Other lessons? That we have a bowler, a batsman, a wicketkeeper and not a lot besides. And that whatever the South Africans have been stuffing us at since the Test series finished, it certainly is not cricket.

Increasingly preposterous it may be (and there must be something wrong when the logical tactic is that the world's best attacking new-ball bowler should deliberately not be given the new-ball), but the tip-and-run version is developing a disturbing life-force of its own.

It has threatened to do so for some time, of course, but the recent tinkerings with the regulations have given a dizzying freedom to the imaginations of captains and coaches. But enough is enough, for goodness sake. International cricket is now Phillip DeFreitas opening the batting for England and Hansie Cronje dobbing down over after over for South Africa while Allan Donald kicks his heels in the long grass. It is now Sri Lanka regularly beating the West Indies and Australia by opening the batting with a failed middle- order player turned slogger swinging blindly away while the fielding captain cannot put his players where he wants them.

Before he demolished England's top order on Wednesday, remember, Donald had been murdered both on the pitch (nine overs for 72 runs) and in his local press as unsuitable for one-day cricket. Different players, different crowds, different tactics, different game.

And there is the problem. The little creation designed in the deep long ago to raise money to support the proper game is going to kill it off. For the Test and County Cricket Board read Dr Frankenstein. There is only one country in the world where Test cricket still calls the tune - England - and we are so hopeless at it that you wonder how long that can continue.

The West Indies have to jet all over the globe playing risible one-day competitions to raise enough money just to survive. The worst possible news for world cricket (the proper game that is) is their decline, which will serve to send ever more of their talented sporting youth towards the United States and the riches basketball can provide.

Australia is more than ever turned on by the instant fix, and you have only to look at the crowds in South Africa to see which game is king there. They have been huge, raucous, and arrogantly triumphal - just like we would like to be but never get the chance.

India was once the hottest of hotbeds for the long game, but has been thoroughly converted. Pakistan has virtually no first-class cricket structure.

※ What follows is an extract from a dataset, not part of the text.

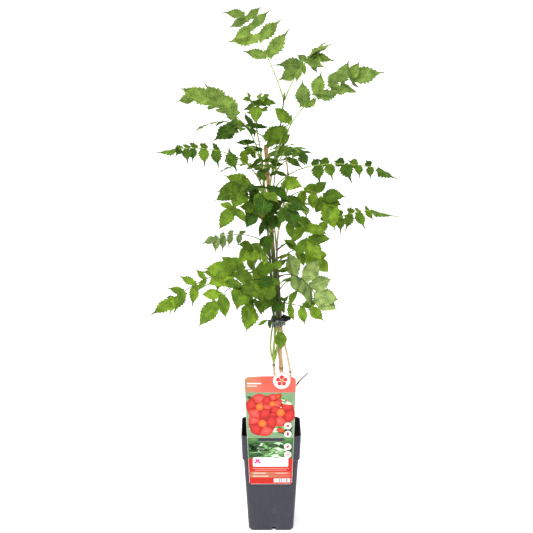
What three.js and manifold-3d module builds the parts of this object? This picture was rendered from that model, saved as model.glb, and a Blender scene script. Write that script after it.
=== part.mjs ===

So what we have is a game in decline in at least three-quarters of the (small) number of countries who play it, whose only hope of commercial viability is the television rights auction. And just how much longer are television executives going to keep pumping their millions into a game only one country in the world really wants to watch? They want the bastard child with its pretty colours, its fizz-bang action and its guarantees of winner and loser. And this is what they do.

They offer, say, the Australian Cricket Board, x-million dollars for a four-way one-day series one summer. They draw up a nice schedule, uncluttered by any of those dull Test matches, and the ACB, muttering that this is just a one-off summer, accepts.

The tournament plays to packed houses all the way through, the ACB makes twice as much money as from an Ashes series and one hundred and plenty years of history has just come to a shuddering halt.

South Africa follows next. India, Pakistan and Sri Lanka realise there is serious money to be made, and the West Indies go wherever they will be paid. Everywhere, domestic cricket follows suit: there is no need any longer to maintain an expensive first-class structure. England tries to stage home Tests, but interest in a game no one else takes seriously begins to drop off. Because England cannot now get enough for the television rights, they lose a fortune, and because the visitors are playing only the limited-overs game at home, the Tests are rubbish. Reluctantly, the Test and County Cricket Board announces that the following summer will feature a season-long one-day extravaganza involving England, Pakistan, West Indies and Australia.